## BEGIN

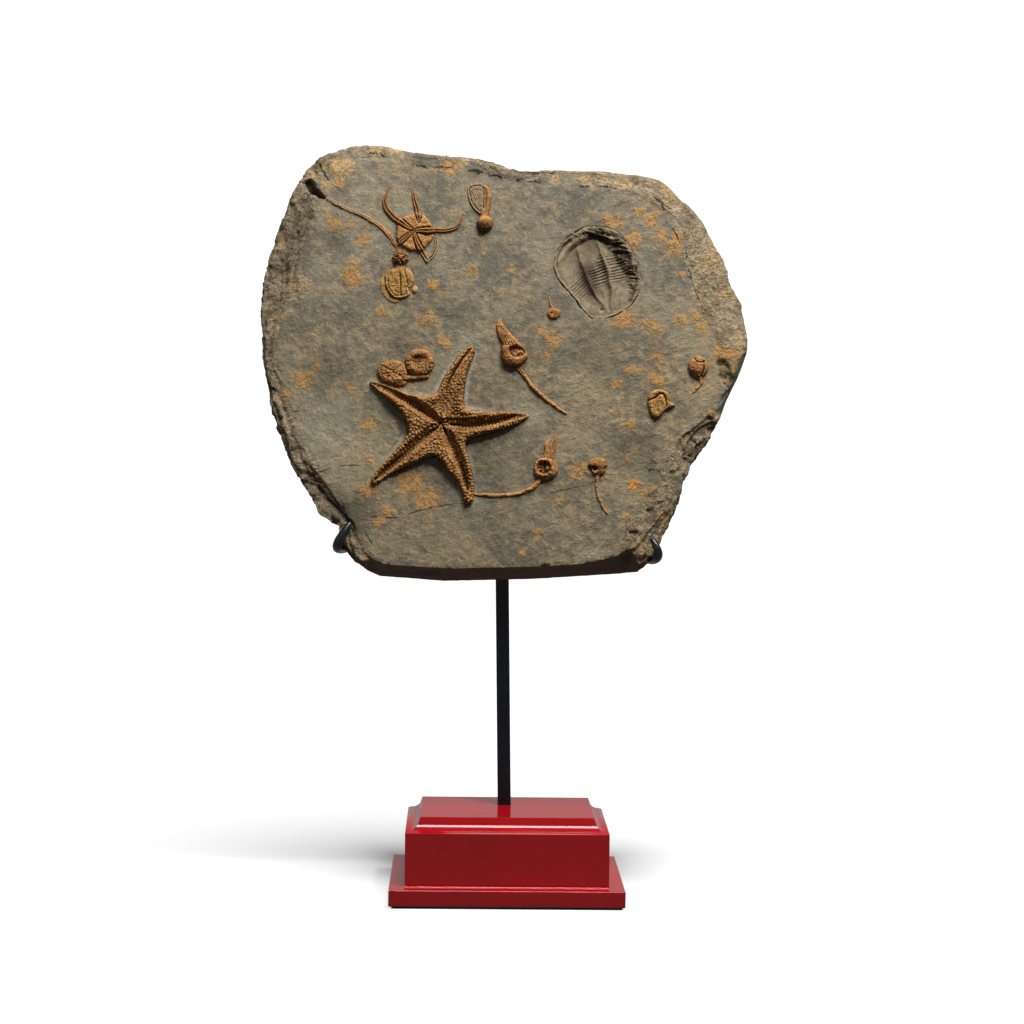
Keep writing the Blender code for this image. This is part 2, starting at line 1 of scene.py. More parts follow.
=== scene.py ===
"""Looks of the fossil starfish plate: a split mudstone slab with rusty fossils in relief, hooked onto a black
steel stand with a red lacquered base. Shapes are in millimetres in the slab's own frame: x runs right across
its face, y up it, and z out of it."""

import math
from types import SimpleNamespace

import bmesh
import bpy
import numpy as np
from mathutils import Matrix, Vector, kdtree, noise


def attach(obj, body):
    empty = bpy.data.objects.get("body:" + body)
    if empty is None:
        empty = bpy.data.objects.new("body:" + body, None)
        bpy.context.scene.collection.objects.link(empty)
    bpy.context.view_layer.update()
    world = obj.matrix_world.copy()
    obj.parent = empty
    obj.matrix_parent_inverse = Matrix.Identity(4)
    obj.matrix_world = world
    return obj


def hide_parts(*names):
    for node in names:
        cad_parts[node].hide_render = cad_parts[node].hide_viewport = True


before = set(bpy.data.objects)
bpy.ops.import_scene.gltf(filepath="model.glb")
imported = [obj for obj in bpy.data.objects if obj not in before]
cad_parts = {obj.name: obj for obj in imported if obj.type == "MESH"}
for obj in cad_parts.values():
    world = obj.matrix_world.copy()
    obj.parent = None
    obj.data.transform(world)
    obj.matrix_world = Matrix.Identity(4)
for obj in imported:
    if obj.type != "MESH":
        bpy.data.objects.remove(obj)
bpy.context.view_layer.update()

MM = 0.001
LEAN = 9.0
SLAB_FOOT = (0.0, -17.0, 223.5)
SLAB = Matrix.Translation(Vector(SLAB_FOOT) * MM) @ Matrix.Rotation(math.radians(90 - LEAN), 4, "X")
SLAB_THICK = 24.0


# Numbers over a surface


def ease(low, high, x):
    """Runs smoothly from 0 at low to 1 at high, which may be the smaller of the two."""
    t = np.clip((x - low) / (high - low), 0.0, 1.0)
    return t * t * (3 - 2 * t)


def mix(a, b, share):
    return a + (b - a) * share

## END

### Given request
Go through the listing and print each line exactly as it appears.

### Completed exercise
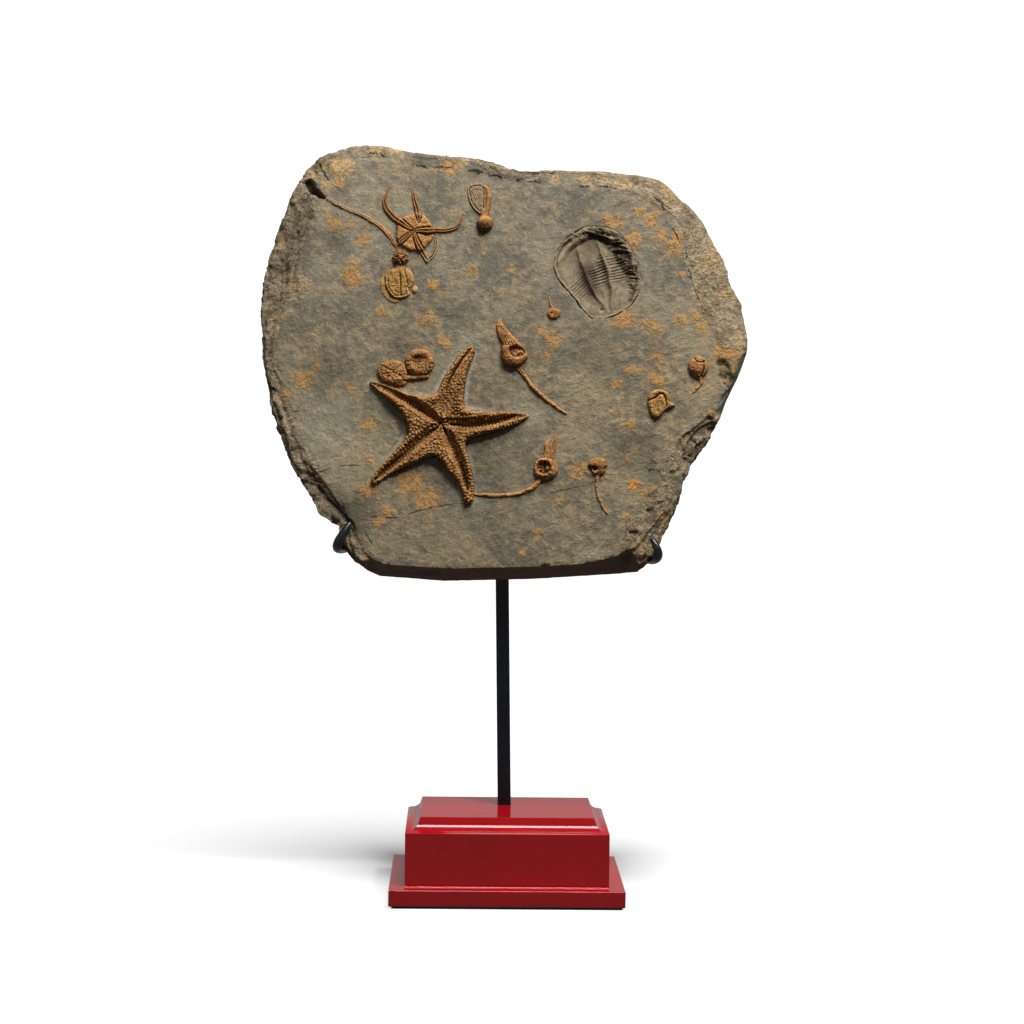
Keep writing the Blender code for this image. This is part 2, starting at line 1 of scene.py. More parts follow.
=== scene.py ===
"""Looks of the fossil starfish plate: a split mudstone slab with rusty fossils in relief, hooked onto a black
steel stand with a red lacquered base. Shapes are in millimetres in the slab's own frame: x runs right across
its face, y up it, and z out of it."""

import math
from types import SimpleNamespace

import bmesh
import bpy
import numpy as np
from mathutils import Matrix, Vector, kdtree, noise


def attach(obj, body):
    empty = bpy.data.objects.get("body:" + body)
    if empty is None:
        empty = bpy.data.objects.new("body:" + body, None)
        bpy.context.scene.collection.objects.link(empty)
    bpy.context.view_layer.update()
    world = obj.matrix_world.copy()
    obj.parent = empty
    obj.matrix_parent_inverse = Matrix.Identity(4)
    obj.matrix_world = world
    return obj


def hide_parts(*names):
    for node in names:
        cad_parts[node].hide_render = cad_parts[node].hide_viewport = True


before = set(bpy.data.objects)
bpy.ops.import_scene.gltf(filepath="model.glb")
imported = [obj for obj in bpy.data.objects if obj not in before]
cad_parts = {obj.name: obj for obj in imported if obj.type == "MESH"}
for obj in cad_parts.values():
    world = obj.matrix_world.copy()
    obj.parent = None
    obj.data.transform(world)
    obj.matrix_world = Matrix.Identity(4)
for obj in imported:
    if obj.type != "MESH":
        bpy.data.objects.remove(obj)
bpy.context.view_layer.update()

MM = 0.001
LEAN = 9.0
SLAB_FOOT = (0.0, -17.0, 223.5)
SLAB = Matrix.Translation(Vector(SLAB_FOOT) * MM) @ Matrix.Rotation(math.radians(90 - LEAN), 4, "X")
SLAB_THICK = 24.0


# Numbers over a surface


def ease(low, high, x):
    """Runs smoothly from 0 at low to 1 at high, which may be the smaller of the two."""
    t = np.clip((x - low) / (high - low), 0.0, 1.0)
    return t * t * (3 - 2 * t)


def mix(a, b, share):
    return a + (b - a) * share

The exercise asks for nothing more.